Start Input material
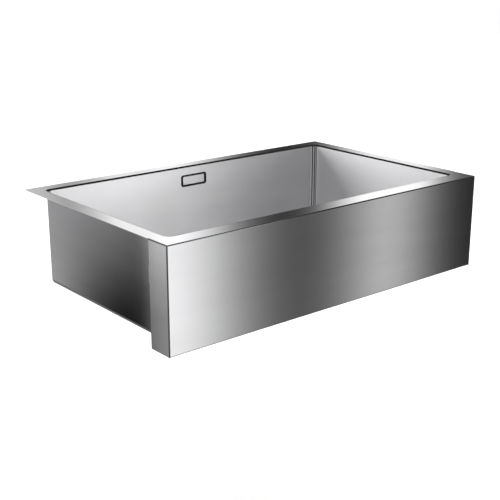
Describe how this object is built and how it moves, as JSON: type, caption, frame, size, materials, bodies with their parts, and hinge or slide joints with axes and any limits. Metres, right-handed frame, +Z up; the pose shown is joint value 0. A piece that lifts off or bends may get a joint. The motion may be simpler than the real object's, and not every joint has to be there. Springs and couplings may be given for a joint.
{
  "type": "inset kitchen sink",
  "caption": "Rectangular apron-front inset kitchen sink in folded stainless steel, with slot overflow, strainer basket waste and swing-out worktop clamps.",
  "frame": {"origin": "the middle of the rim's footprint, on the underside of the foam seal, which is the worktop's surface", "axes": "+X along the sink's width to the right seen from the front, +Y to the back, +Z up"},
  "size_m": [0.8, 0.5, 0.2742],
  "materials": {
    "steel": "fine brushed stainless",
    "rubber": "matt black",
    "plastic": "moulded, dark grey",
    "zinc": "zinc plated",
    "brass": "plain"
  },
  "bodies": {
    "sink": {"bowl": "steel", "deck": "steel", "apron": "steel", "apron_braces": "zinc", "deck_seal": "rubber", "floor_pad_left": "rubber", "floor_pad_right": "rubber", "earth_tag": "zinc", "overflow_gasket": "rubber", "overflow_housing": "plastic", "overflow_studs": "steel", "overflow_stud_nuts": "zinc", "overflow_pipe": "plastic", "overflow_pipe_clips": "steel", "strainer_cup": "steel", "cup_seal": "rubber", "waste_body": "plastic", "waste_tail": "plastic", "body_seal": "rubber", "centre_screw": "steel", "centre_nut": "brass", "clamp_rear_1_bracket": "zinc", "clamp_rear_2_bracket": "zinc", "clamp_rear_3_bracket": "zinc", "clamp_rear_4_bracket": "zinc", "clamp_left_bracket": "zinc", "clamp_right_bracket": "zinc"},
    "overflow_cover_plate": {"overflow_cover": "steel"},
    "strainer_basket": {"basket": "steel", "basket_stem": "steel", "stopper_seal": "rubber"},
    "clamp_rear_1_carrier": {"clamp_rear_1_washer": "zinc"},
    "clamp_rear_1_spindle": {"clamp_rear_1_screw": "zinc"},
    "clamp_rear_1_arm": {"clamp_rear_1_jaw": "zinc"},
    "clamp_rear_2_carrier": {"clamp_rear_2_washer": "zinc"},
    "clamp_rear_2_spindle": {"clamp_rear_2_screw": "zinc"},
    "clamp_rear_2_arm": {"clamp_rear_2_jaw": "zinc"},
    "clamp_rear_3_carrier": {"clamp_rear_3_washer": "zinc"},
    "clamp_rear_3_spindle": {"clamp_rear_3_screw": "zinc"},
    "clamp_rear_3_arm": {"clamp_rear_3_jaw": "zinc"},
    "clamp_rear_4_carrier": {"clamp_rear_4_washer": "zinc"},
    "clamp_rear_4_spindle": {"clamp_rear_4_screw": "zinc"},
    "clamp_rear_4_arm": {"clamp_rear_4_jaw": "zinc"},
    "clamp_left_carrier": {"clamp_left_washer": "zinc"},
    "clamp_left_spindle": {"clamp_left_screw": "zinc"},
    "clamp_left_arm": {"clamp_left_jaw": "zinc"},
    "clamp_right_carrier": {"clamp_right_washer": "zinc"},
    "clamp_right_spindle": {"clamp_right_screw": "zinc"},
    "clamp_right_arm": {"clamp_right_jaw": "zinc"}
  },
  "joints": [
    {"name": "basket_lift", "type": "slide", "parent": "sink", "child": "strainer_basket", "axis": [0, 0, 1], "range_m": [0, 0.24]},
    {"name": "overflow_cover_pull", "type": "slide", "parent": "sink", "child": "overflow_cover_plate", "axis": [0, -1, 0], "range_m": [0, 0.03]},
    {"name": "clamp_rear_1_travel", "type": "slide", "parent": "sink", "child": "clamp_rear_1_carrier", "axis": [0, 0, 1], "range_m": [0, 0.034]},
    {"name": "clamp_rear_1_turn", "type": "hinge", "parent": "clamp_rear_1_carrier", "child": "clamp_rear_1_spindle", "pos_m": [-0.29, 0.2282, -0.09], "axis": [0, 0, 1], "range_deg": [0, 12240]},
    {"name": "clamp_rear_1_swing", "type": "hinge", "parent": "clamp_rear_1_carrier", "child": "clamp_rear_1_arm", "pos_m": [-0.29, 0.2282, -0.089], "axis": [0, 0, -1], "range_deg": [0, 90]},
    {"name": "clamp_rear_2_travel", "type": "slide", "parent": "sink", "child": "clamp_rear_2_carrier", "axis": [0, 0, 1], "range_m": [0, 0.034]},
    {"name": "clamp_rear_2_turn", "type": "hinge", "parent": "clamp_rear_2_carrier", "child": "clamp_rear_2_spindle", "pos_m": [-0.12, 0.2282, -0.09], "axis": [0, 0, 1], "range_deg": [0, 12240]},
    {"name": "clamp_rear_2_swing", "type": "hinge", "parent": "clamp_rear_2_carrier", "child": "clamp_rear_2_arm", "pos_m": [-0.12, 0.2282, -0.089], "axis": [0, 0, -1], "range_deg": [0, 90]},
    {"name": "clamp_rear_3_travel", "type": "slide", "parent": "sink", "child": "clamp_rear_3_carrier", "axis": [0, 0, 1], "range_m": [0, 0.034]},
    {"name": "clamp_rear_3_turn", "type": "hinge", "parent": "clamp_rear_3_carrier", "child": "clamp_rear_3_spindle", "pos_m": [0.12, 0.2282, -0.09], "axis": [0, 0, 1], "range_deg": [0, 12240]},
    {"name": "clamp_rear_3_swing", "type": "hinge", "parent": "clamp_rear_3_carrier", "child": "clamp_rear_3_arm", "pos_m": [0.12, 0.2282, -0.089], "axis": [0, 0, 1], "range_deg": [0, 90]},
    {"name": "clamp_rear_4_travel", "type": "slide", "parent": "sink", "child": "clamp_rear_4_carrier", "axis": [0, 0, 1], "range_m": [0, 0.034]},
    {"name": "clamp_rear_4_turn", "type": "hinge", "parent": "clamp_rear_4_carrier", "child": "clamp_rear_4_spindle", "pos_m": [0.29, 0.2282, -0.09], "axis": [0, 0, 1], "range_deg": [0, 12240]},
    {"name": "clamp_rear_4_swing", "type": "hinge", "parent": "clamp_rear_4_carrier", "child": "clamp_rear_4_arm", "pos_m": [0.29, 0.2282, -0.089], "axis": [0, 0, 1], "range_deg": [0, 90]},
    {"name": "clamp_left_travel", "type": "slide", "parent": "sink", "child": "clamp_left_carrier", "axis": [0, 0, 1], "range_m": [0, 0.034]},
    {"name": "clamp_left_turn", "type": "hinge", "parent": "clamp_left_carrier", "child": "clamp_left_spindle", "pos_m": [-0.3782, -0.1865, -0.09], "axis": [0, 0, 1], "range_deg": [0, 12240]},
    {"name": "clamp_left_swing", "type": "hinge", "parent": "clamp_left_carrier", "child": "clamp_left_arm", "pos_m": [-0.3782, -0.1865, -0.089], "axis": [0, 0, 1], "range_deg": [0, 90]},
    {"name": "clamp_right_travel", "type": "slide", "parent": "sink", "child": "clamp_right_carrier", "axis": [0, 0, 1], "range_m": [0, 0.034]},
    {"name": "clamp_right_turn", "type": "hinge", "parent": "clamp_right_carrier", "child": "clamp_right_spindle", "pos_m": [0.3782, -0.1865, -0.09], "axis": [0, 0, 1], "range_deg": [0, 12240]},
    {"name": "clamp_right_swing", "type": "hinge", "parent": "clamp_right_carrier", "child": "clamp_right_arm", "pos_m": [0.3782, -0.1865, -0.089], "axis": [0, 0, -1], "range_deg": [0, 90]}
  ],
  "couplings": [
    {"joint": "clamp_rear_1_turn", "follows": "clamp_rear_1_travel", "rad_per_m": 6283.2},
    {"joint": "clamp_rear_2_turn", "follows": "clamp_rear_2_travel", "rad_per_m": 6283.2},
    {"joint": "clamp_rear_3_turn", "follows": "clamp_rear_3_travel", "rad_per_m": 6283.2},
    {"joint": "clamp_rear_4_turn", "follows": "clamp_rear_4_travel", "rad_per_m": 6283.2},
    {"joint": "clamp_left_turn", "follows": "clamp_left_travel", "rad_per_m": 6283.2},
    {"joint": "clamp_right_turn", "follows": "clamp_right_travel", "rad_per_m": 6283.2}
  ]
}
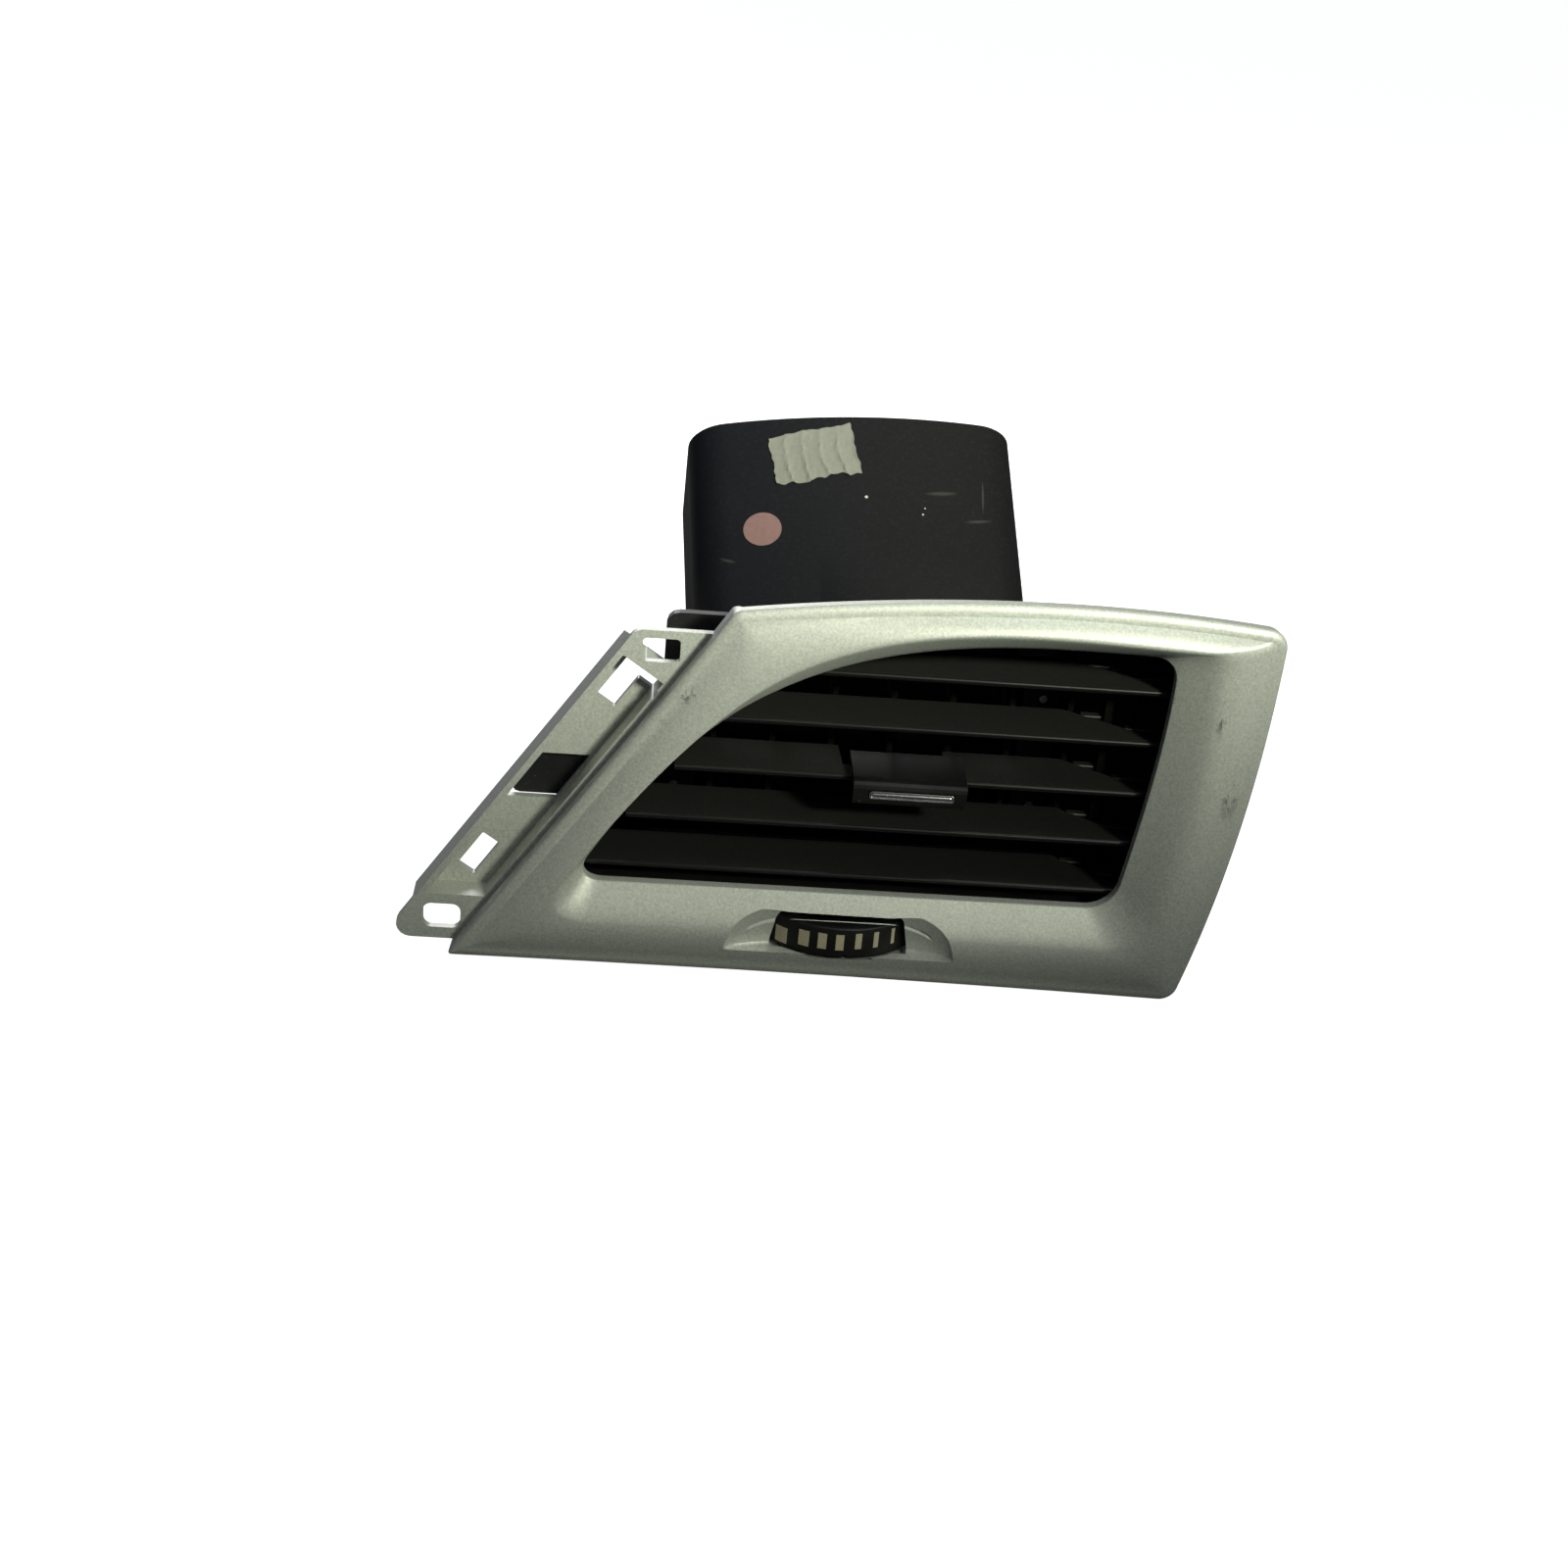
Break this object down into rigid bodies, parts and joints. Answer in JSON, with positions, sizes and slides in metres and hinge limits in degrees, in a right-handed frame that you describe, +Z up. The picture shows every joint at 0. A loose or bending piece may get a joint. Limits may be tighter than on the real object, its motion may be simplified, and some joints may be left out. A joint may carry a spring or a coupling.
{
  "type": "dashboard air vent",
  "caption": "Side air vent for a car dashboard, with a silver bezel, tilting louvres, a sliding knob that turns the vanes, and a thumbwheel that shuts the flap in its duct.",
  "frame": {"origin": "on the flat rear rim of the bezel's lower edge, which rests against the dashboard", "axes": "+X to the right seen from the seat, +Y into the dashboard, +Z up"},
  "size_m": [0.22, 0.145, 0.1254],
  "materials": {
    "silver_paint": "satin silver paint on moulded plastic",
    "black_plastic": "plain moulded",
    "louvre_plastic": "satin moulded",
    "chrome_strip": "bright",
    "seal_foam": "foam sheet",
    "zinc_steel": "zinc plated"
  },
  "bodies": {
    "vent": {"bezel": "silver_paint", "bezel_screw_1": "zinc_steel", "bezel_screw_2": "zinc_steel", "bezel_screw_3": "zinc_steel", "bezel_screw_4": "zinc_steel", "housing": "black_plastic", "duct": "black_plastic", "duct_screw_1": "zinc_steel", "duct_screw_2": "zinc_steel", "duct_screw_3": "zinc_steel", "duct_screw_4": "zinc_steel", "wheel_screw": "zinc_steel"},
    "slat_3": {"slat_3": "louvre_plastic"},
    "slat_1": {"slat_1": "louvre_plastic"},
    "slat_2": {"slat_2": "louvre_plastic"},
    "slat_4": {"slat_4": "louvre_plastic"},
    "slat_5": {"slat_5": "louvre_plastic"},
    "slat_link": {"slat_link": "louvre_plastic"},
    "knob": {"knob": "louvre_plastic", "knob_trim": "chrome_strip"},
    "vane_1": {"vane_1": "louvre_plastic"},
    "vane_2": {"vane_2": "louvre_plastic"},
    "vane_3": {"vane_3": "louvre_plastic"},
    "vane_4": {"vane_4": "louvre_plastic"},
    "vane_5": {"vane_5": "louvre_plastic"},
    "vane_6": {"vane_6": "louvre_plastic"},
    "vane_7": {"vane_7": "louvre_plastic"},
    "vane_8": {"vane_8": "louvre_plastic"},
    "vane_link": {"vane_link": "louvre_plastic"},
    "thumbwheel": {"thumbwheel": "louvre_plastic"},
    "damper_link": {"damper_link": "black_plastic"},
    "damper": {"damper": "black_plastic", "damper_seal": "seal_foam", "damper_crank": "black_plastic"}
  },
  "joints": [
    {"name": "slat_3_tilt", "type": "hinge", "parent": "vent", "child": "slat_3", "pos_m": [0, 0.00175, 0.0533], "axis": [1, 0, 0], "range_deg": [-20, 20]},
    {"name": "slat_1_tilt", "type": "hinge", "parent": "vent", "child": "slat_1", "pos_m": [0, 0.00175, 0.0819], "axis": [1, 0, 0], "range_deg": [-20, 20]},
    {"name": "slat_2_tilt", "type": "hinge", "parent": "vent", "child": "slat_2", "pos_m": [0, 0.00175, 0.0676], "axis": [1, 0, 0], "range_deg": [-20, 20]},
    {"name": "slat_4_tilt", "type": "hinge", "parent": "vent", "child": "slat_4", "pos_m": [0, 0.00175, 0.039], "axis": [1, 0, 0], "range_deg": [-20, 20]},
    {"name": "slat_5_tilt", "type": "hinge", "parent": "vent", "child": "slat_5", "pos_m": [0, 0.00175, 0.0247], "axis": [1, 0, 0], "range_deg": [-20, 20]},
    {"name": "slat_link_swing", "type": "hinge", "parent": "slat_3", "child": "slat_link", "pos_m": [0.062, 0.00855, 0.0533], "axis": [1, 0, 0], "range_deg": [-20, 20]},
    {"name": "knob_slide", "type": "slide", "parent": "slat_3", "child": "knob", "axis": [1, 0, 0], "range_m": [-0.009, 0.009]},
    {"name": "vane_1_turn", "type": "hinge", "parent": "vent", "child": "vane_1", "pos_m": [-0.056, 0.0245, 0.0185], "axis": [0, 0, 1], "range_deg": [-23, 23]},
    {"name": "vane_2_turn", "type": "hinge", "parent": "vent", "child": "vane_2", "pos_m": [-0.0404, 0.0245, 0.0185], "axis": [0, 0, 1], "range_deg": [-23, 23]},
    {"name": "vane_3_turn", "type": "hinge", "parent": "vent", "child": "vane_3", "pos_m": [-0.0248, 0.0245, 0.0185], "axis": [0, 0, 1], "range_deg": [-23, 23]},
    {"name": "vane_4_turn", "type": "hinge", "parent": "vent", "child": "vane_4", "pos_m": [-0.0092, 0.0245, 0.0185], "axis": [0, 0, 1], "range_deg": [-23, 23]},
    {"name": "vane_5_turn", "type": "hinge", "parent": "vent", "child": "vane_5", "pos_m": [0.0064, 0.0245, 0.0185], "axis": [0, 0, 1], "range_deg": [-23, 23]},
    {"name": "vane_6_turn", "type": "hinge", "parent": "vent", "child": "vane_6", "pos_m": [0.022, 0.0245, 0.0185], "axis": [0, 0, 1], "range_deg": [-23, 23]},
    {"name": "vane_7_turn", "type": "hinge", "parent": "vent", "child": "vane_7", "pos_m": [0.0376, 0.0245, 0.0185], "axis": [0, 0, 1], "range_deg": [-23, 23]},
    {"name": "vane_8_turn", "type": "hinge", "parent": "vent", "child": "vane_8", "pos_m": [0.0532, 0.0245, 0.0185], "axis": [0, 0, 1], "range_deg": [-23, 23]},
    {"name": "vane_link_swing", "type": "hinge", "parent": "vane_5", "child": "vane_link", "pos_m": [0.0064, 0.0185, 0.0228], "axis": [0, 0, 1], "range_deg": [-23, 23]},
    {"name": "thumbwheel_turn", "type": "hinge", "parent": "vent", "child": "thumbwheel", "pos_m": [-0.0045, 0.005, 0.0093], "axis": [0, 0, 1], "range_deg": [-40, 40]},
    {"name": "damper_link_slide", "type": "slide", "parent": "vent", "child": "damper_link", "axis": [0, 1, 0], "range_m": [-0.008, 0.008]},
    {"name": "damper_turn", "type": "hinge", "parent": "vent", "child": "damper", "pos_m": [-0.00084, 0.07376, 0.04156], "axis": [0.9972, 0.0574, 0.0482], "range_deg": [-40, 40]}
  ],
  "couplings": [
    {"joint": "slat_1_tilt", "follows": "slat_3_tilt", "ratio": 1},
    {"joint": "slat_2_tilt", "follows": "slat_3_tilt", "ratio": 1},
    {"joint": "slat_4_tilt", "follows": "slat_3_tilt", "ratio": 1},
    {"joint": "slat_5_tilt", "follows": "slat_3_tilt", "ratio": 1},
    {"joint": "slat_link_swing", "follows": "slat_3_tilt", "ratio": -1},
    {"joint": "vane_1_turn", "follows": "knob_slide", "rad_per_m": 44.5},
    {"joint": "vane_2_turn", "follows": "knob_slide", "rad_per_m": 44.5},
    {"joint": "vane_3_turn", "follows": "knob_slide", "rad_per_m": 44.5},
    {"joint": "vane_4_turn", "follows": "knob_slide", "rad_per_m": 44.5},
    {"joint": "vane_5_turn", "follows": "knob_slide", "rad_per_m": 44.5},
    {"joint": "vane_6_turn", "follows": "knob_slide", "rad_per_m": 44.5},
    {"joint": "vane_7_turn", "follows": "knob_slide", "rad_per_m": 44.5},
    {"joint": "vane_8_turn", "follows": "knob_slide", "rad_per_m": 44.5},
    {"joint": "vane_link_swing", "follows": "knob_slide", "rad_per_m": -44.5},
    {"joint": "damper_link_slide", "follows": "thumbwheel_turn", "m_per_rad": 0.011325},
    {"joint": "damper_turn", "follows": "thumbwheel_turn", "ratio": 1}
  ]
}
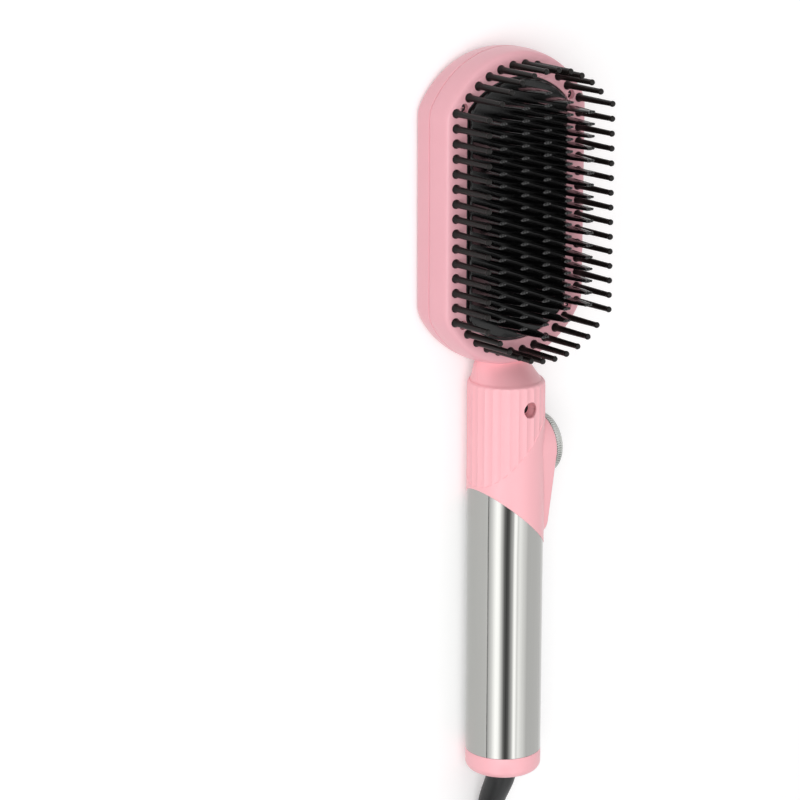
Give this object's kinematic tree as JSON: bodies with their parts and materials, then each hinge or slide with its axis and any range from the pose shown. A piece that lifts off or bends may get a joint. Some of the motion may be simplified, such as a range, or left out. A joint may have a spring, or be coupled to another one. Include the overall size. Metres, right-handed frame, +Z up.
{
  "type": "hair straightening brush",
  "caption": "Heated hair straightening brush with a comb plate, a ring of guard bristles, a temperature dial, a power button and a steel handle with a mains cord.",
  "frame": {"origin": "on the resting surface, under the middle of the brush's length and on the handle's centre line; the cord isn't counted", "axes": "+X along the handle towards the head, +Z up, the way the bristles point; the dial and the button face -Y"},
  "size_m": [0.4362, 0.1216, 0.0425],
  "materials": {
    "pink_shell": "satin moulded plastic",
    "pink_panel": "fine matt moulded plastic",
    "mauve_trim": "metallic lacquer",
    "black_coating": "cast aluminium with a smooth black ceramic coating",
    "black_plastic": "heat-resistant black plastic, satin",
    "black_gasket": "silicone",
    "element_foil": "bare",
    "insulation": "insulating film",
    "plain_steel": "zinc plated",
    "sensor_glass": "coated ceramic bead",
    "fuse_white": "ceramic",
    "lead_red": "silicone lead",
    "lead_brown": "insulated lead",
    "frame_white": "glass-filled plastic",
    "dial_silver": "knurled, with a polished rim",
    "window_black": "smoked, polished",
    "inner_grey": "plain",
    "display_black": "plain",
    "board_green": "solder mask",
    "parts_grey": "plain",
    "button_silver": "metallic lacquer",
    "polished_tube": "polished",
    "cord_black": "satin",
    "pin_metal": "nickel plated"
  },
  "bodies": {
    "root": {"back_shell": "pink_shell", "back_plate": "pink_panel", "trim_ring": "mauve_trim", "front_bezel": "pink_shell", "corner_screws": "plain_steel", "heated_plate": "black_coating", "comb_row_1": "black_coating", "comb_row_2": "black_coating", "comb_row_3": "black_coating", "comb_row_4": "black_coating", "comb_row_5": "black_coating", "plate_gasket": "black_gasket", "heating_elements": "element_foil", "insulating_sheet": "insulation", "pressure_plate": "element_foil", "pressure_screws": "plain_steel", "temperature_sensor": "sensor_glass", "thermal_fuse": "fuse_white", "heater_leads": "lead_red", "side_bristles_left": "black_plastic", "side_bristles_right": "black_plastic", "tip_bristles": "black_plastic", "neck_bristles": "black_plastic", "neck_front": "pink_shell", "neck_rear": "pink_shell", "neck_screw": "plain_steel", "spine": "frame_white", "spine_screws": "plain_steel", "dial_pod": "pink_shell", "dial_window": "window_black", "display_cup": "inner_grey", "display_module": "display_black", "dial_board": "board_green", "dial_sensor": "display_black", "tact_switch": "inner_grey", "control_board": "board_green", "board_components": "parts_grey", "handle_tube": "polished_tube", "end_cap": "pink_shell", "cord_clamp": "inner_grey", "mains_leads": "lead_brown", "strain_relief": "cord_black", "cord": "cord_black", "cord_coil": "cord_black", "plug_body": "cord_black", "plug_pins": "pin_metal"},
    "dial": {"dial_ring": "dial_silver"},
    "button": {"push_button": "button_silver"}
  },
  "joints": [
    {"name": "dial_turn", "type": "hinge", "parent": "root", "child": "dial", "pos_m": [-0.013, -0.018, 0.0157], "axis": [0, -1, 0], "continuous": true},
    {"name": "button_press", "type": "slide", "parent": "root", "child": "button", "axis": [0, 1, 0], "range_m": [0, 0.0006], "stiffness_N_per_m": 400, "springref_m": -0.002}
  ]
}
End Input material
§ What is required: Gather all lines of the records that include the word "JSON".

§ Solution to the exercise:
Describe how this object is built and how it moves, as JSON: type, caption, frame, size, materials, bodies with their parts, and hinge or slide joints with axes and any limits. Metres, right-handed frame, +Z up; the pose shown is joint value 0. A piece that lifts off or bends may get a joint. The motion may be simpler than the real object's, and not every joint has to be there. Springs and couplings may be given for a joint.
Break this object down into rigid bodies, parts and joints. Answer in JSON, with positions, sizes and slides in metres and hinge limits in degrees, in a right-handed frame that you describe, +Z up. The picture shows every joint at 0. A loose or bending piece may get a joint. Limits may be tighter than on the real object, its motion may be simplified, and some joints may be left out. A joint may carry a spring or a coupling.
Give this object's kinematic tree as JSON: bodies with their parts and materials, then each hinge or slide with its axis and any range from the pose shown. A piece that lifts off or bends may get a joint. Some of the motion may be simplified, such as a range, or left out. A joint may have a spring, or be coupled to another one. Include the overall size. Metres, right-handed frame, +Z up.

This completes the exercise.